Z - internal sync. Basically the same thing as S but not caused explicitly by someone or the system doing a snapshot operation. I know why have two, but this way you can call out the difference between totally general system operations and snapshot operations especially those that are user invoked. If you are getting massive CP's due to snapshot, you might start with tools that are requesting those 250 snapshots per second across the whole system as opposed to looking first toward internal operations for the Z type CP.
H - High water mark
L - Low water mark - Easy to get these confused, because the high and low points are measured against different things. H is high against "modified" buffers. So if we've modified a large number of RAM buffers, we flush. L is low against "available" buffers. So if we've used a lot of buffers, but not necessarily modified a lot of them, this one flushes to at least make those we have modified available for reuse. The Low water mark lets the system keep read data alive in RAM buffers just a bit longer if some of the modified buffers can be made available before the cache has to discard data.
U - yup - something doing a flush
V - just another buffer type. Couldn't explain it better.
M - mbufs are network buffers (I think)
D - Datavecs - yet another type of buffering 😄
N - Log entries. NVRAM has two limits - a physical size maximum and the number of individual entries - consider a table of contents. F is the physical size, this one is the table of contents.
All those buffer type differentials are to help support track down specifically where they should start looking rather than have just one type saying a buffer filled.
U is a flush operation in response to a client request through a data protocol, for example the "fsync" function on a file handle.
Z is an internal storage system generated "flush" if you will. It covers pretty much any reason that DOT wants to do a flush to disk due to logical processing needs not directly tied to the other specific external triggers. For example, let's say a data commit to a volume requires more space than is available and the volume is set to try to delete snapshots before auto-expanding the volume. If a CP is needed during the delete snapshot processing a "Z" type commit point would be used. This is different than the user requesting a specific snapshot be created which would be the "S" type.
Need to add this disclaimer:
The underlying thing behind all CP types is that they really don't matter until you have a performance issue. Typically you'll feel/see a performance issue, then you'll analyze performance of which only one element is looking at CP rates. If CPs are going on like crazy, then the type can point you to a potential trouble spot. But, watching CP's for patterns only and using that pattern to define a "problem" is backwards. CP's could be happening more than once per second and you may not have a performance problem - just means you are well utilizing capabilities of your storage!

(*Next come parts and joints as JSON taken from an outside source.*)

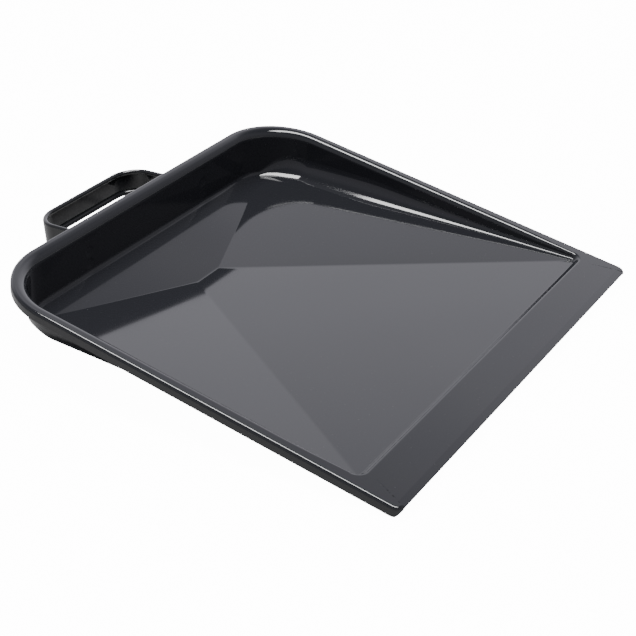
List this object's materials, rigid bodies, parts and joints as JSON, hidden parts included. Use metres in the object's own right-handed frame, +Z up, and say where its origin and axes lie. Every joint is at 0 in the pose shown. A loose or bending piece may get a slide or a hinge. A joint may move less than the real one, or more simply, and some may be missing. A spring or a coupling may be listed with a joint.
{
  "type": "steel dustpan",
  "caption": "Pressed steel dustpan: rolled rim with turned-down skirt, hipped concave floor, flat front lip and a spot-welded D-shaped strap handle at the back.",
  "frame": {"origin": "middle of the bounding box on the surface the pan rests on", "axes": "+X to the right seen from behind the handle, +Y towards the handle, +Z up; the pan lies at rest on its two front skirt corners and the lowest fold of its floor"},
  "size_m": [0.305, 0.347, 0.0517],
  "materials": {
    "black_enamel": "gloss black coating over pressed steel",
    "handle_enamel": "gloss black coating over bent steel strip",
    "weld_mark": "gloss black coating over a spot weld's dimple"
  },
  "bodies": {
    "root": {"pan": "black_enamel", "handle_strap": "handle_enamel", "weld_left_upper": "weld_mark", "weld_left_lower": "weld_mark", "weld_right_upper": "weld_mark", "weld_right_lower": "weld_mark"}
  },
  "joints": []
}
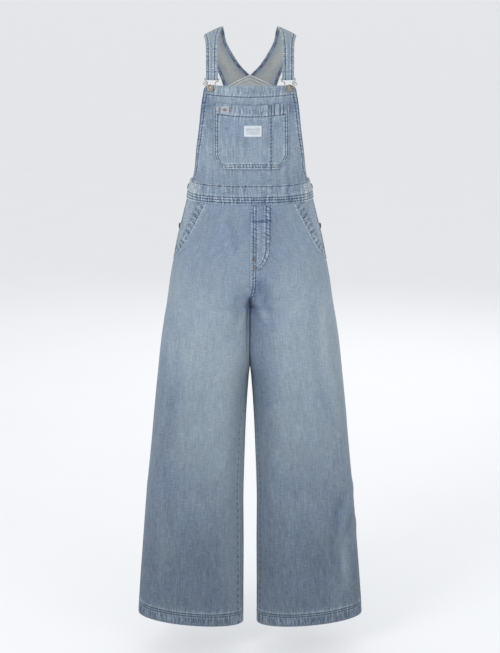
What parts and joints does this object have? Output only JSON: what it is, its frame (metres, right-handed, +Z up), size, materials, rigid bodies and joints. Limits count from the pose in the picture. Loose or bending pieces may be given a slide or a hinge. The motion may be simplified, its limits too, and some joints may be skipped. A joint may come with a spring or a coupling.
{
  "type": "denim dungarees",
  "caption": "Wide-legged denim dungarees, filled out and hollow: bib with a patch pocket, waistband with side fastenings, straps on wire buckles over the shoulders, slanted and patch pockets.",
  "frame": {"origin": "midway between the undersides of the two shoulder straps, at the top of the shoulders, on the middle plane; the wearer's shoulders carry it there", "axes": "+Z up, front (bib and its pocket) faces -Y, +X towards the wearer's left leg, on the right in the picture; the hems are lowest"},
  "size_m": [0.5466, 0.2469, 1.431],
  "materials": {
    "denim": "light-washed indigo twill, matt, faded at the thighs",
    "denim_wrong_side": "light-washed indigo twill, paler, matt",
    "label_cloth": "white woven cloth, blank",
    "copper": "aged copper plate, satin",
    "nickel": "nickel plate, worn bright"
  },
  "bodies": {
    "root": {"back_leg_left": "denim", "back_leg_right": "denim", "back_panel": "denim", "back_pocket_left": "denim", "back_pocket_right": "denim", "bib_button_left": "copper", "bib_button_right": "copper", "bib_front": "denim", "bib_pocket": "denim", "buckle_coil_left": "nickel", "buckle_coil_right": "nickel", "buckle_left": "nickel", "buckle_right": "nickel", "front_leg_left": "denim", "front_leg_right": "denim", "mock_fly": "denim", "pocket_facing_left": "denim_wrong_side", "pocket_facing_right": "denim_wrong_side", "pocket_label": "label_cloth", "pocket_tab": "denim", "side_button_left_lower": "copper", "side_button_left_upper": "copper", "side_button_right_lower": "copper", "side_button_right_upper": "copper", "side_flap_left": "denim", "side_flap_right": "denim", "strap_left": "denim", "strap_right": "denim", "waistband_back": "denim", "waistband_front": "denim"}
  },
  "joints": []
}
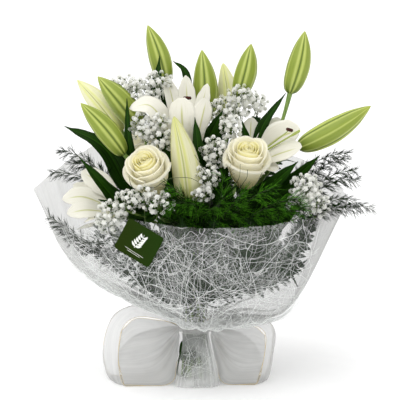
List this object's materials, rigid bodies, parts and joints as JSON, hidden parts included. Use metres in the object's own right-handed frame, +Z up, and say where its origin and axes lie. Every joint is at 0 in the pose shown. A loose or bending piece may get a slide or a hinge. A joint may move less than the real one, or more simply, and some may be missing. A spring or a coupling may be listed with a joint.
{
  "type": "mixed flower bouquet",
  "caption": "Hand-tied bouquet of lilies, lily buds, roses, baby's breath and fern in a sheer white fibre collar, standing on its stems and ribbon bow.",
  "frame": {"origin": "centre of the outline of the bouquet on the surface it stands on", "axes": "+Z up along the stems, -Y towards the front where the tag and the lowest edge of the collar are, +X to the right seen from the front"},
  "size_m": [0.4302, 0.303, 0.458],
  "materials": {
    "stem": "smooth green stem",
    "twine": "matt twisted fibre",
    "wrap_fibre": "fine translucent white nonwoven",
    "wrap_web": "coarse open web of white fibres",
    "ribbon": "sheer white ribbon with fine gold edges",
    "tag_card": "smooth printed card",
    "bud_green": "waxy yellow-green",
    "bud_cream": "waxy cream",
    "lily_petal": "satin white",
    "stamen": "matt green with brown anthers",
    "rose_petal": "velvety cream white",
    "leaf": "glossy dark green",
    "leatherleaf": "leathery dark green",
    "asparagus_fern": "feathery mid green",
    "babys_breath": "matt white florets"
  },
  "bodies": {
    "root": {"lily_stem_middle": "stem", "lily_stem_left": "stem", "lily_stem_right": "stem", "rose_stem_left": "stem", "rose_stem_right": "stem", "rose_stem_back_left": "stem", "rose_stem_back_right": "stem", "stem_tie": "twine", "wrap_back_sheet": "wrap_fibre", "wrap_front_sheet": "wrap_web", "ribbon_band": "ribbon", "ribbon_loop_left": "ribbon", "ribbon_loop_right": "ribbon", "tag_card": "tag_card", "lily_bud_top_left": "bud_green", "lily_bud_middle_green": "bud_green", "lily_bud_upper_right": "bud_green", "lily_bud_tall_right": "bud_green", "lily_bud_far_right": "bud_green", "lily_bud_left_top": "bud_green", "lily_bud_left_front": "bud_green", "lily_bud_middle_cream": "bud_cream", "lily_bud_small_right": "bud_cream", "lily_bud_left_back": "bud_cream", "lily_bud_front_cream": "bud_cream", "rose_bloom_left": "rose_petal", "rose_bloom_right": "rose_petal", "rose_bloom_back_left": "rose_petal", "rose_bloom_back_right": "rose_petal", "lily_stamens_middle": "stamen", "lily_stamens_right": "stamen", "lily_stamens_left": "stamen", "lily_bloom_middle": "lily_petal", "lily_bloom_right": "lily_petal", "lily_bloom_left": "lily_petal", "leaf_left_long": "leaf", "leaf_left_low": "leaf", "leaf_left_narrow": "leaf", "leaf_top_left": "leaf", "leaf_top_middle": "leaf", "leaf_middle_front": "leaf", "leaf_right_upper": "leaf", "leaf_right_front": "leaf", "leaf_right_low": "leaf", "leatherleaf_front_left": "leatherleaf", "leatherleaf_front_right": "leatherleaf", "leatherleaf_back": "leatherleaf", "fern_left": "asparagus_fern", "fern_left_low": "asparagus_fern", "fern_front": "asparagus_fern", "fern_right_upper": "asparagus_fern", "fern_right_low": "asparagus_fern", "fern_back": "asparagus_fern", "breath_upper_left": "babys_breath", "breath_left": "babys_breath", "breath_right": "babys_breath", "breath_middle": "babys_breath", "breath_right_low": "babys_breath", "breath_left_low": "babys_breath", "breath_back": "babys_breath"}
  },
  "joints": []
}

Potential problem issues are going to manifest more readily in workload throughput and/or latencies which can then be investigated and remediated perhaps using CP frequency/type as just one of the things to check.

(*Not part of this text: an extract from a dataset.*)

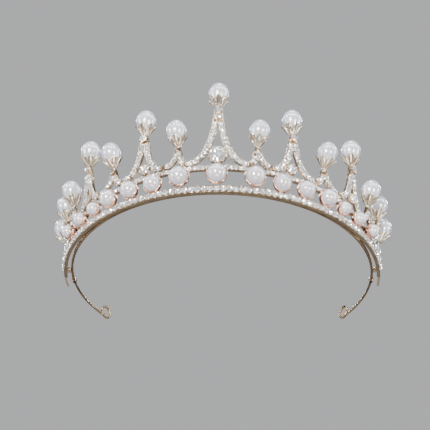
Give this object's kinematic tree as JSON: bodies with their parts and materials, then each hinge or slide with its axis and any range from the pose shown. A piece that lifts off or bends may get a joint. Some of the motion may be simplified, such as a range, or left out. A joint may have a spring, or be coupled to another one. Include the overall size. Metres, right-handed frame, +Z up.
{
  "type": "pearl tiara",
  "caption": "Open bridal tiara: a slim hair hoop with end loops carries a stone-set gallery of pointed arches, round pearls and drop pearls held in petal cups.",
  "frame": {"origin": "axis of the hair hoop's inner face, in the plane of the hoop's lower edge", "axes": "+Z up towards the drop pearls, -Y towards the front of the tiara, +X to the right as seen from the front; X = 0 is the mirror plane"},
  "size_m": [0.153, 0.1174, 0.0561],
  "materials": {
    "hoop_gold": "darkened gold plate",
    "champagne_gold_plate": "polished champagne gold plate",
    "rose_gold_plate": "polished rose gold plate",
    "round_pearl": "pearlescent lacquer with a pink cast",
    "drop_pearl": "satin pearlescent lacquer",
    "crystal": "clear faceted glass with a mirrored back"
  },
  "bodies": {
    "root": {"hair_hoop": "hoop_gold", "left_rear_wire": "hoop_gold", "right_rear_wire": "hoop_gold", "left_end_loop": "hoop_gold", "right_end_loop": "hoop_gold", "lower_rail": "champagne_gold_plate", "lower_rail_stones": "crystal", "upper_rail": "champagne_gold_plate", "upper_rail_stones": "crystal", "left_tail_strip": "champagne_gold_plate", "right_tail_strip": "champagne_gold_plate", "braze_blocks": "champagne_gold_plate", "hoop_end_beads": "rose_gold_plate", "centre_peak": "champagne_gold_plate", "left_short_peak_1": "champagne_gold_plate", "left_tall_peak_1": "champagne_gold_plate", "left_short_peak_2": "champagne_gold_plate", "left_tall_peak_2": "champagne_gold_plate", "left_short_peak_3": "champagne_gold_plate", "left_tall_peak_3": "champagne_gold_plate", "left_end_peak": "champagne_gold_plate", "right_short_peak_1": "champagne_gold_plate", "right_tall_peak_1": "champagne_gold_plate", "right_short_peak_2": "champagne_gold_plate", "right_tall_peak_2": "champagne_gold_plate", "right_short_peak_3": "champagne_gold_plate", "right_tall_peak_3": "champagne_gold_plate", "right_end_peak": "champagne_gold_plate", "arch_posts": "champagne_gold_plate", "centre_peak_stones": "crystal", "left_peak_stones": "crystal", "right_peak_stones": "crystal", "centre_stone_setting": "champagne_gold_plate", "centre_stone": "crystal", "accent_settings": "champagne_gold_plate", "accent_stones": "crystal", "neck_collets": "champagne_gold_plate", "neck_stones": "crystal", "large_pearl_cups": "rose_gold_plate", "medium_pearl_cups": "rose_gold_plate", "small_pearl_cups": "rose_gold_plate", "large_round_pearls": "round_pearl", "medium_round_pearls": "round_pearl", "small_round_pearls": "round_pearl", "round_pearl_pegs": "champagne_gold_plate", "centre_petal_cup": "champagne_gold_plate", "left_petal_cups": "champagne_gold_plate", "right_petal_cups": "champagne_gold_plate", "drop_pearl_pegs": "champagne_gold_plate", "centre_drop_pearl": "drop_pearl", "left_drop_pearls": "drop_pearl", "right_drop_pearls": "drop_pearl"}
  },
  "joints": []
}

Correct me if I'm wrong but it seems that I got the L and H thing right, have I? Because from reading your explanation it seems so but you still bothered explaining so I thought perhaps I am missing something.

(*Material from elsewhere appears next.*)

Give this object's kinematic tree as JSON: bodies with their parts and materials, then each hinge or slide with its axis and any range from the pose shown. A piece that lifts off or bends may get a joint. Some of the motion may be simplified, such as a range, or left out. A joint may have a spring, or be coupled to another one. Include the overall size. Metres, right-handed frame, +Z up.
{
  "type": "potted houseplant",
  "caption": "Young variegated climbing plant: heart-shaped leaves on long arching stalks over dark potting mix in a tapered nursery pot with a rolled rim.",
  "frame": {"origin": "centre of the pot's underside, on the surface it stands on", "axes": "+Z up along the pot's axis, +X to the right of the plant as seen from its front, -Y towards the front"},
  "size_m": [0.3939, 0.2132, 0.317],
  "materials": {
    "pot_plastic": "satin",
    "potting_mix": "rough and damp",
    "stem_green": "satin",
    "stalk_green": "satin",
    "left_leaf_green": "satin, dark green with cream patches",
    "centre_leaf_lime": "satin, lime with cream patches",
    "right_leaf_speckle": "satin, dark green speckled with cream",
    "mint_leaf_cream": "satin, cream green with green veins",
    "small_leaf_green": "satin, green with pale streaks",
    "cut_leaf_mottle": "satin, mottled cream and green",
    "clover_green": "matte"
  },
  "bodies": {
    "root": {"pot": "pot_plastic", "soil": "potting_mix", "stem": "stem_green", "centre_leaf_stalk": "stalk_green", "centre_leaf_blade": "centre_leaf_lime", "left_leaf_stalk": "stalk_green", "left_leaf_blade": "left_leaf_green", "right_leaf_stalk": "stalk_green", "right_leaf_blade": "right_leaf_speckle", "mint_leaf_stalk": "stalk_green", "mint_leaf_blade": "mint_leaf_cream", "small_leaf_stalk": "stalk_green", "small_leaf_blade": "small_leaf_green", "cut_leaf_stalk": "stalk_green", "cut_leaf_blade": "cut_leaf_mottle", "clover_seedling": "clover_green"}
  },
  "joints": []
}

If you do happen to know what the D and V buffers are for I would be happy to understand them.
One thing doesn't seems to be right to me thuogh, what is the connection between network buffers and a CP?
Does the network modules holds RAM on them and it is used as a buffer instead of the main RAM? If not then I really do not have any idea what you meant.
I have read the manual of sysstat and it is not really informative. I continued to search from other sources and when I failed to found (although I did found good explaniations to some that I haven't understood before) the information I posted this discussion.
I also thought it would be a good thing that a good explanation for all of the types will be at the same place for the use of others.
Yes - on re-reading you do have the H/L items right in the original post. You see how it's easy to get confused by those two?
For the D/V I really don't have any more details other than they are some kind of buffer. If I knew that detail at the appropriate level I probably couldn't really talk about it. I know that the "D" type buffers were added sometime in the 7.x DOT code line, perhaps early on in 7.x. The concept of a "vFiler" or "virtual Filer" was in the 7.x code line as well - perhaps the V type buffers have something to do with that? total guess on my part.
My comment on "mBufs" perhaps having something to do with Network is based in history - UNIX like systems used "mBufs" as the name of kernel IPC memory buffers, typically used in support of network and socket communications. Logically, if you are receiving a lot of data and the mBufs are filling as a result and getting low you might want to commit NVRAM early so you can dynamically adjust priority to push the data through quickly to the freed NVRAM - especially if the allocated mbufs are larger than current available space in NVRAM to accept the data. Again - just another way of identifying a very specific use case for what might be backing up in the system as opposed to well, we're full now so start a CP because we're over-committed due to not yet processed incoming network traffic as opposed to some other reason.
In practice, the only CP type I typically see besides T or F even in high IO configurations are Z and S. Sometimes "B" of course - those are generally a mess. I can't recall any times I've had to deal with the other detail types directly. Systems that pay close attention to best practices will not have to worry about CP types until they just don't have the actual horsepower/space to keep going. Having a whole lot of CP's going is never really a bad thing - means you're system is being used! When you get to the CP induced CPs though (B and b) then you have a serious concern, and you'll likely find a best practice wasn't used in laying out the disk structure, or more typically wasn't followed after some later change/addition to the system.
The only down side with the manual pages is that they tease a little - they tend to give you just enough to whet one's appetitie, but in this case the detail information isn't specifically useful unless you also have a deep understanding of the performance analysis needed to drive down into underlying issues. For instance, generate a perfstat, then read through it and understand everything that's in there. If you are comfortable with that, then the CP information is very useful and also very understandable based on what's in the sysstat manual page. But without Netapp's internal handy tools to break it all down for you - not exactly easy reading. But that's the level we're on with CP types - they guide the next level of investigation, but aren't really something to try to configure around from a day to day perspective. Definitely one of the chicken and egg type situations.
So that last is my (usually) wordy way of saying that @ekashpureff is right - the info in the sysstat man page is really all you need. He generally is on these things - he's been doing and teaching this stuff for quite a while now.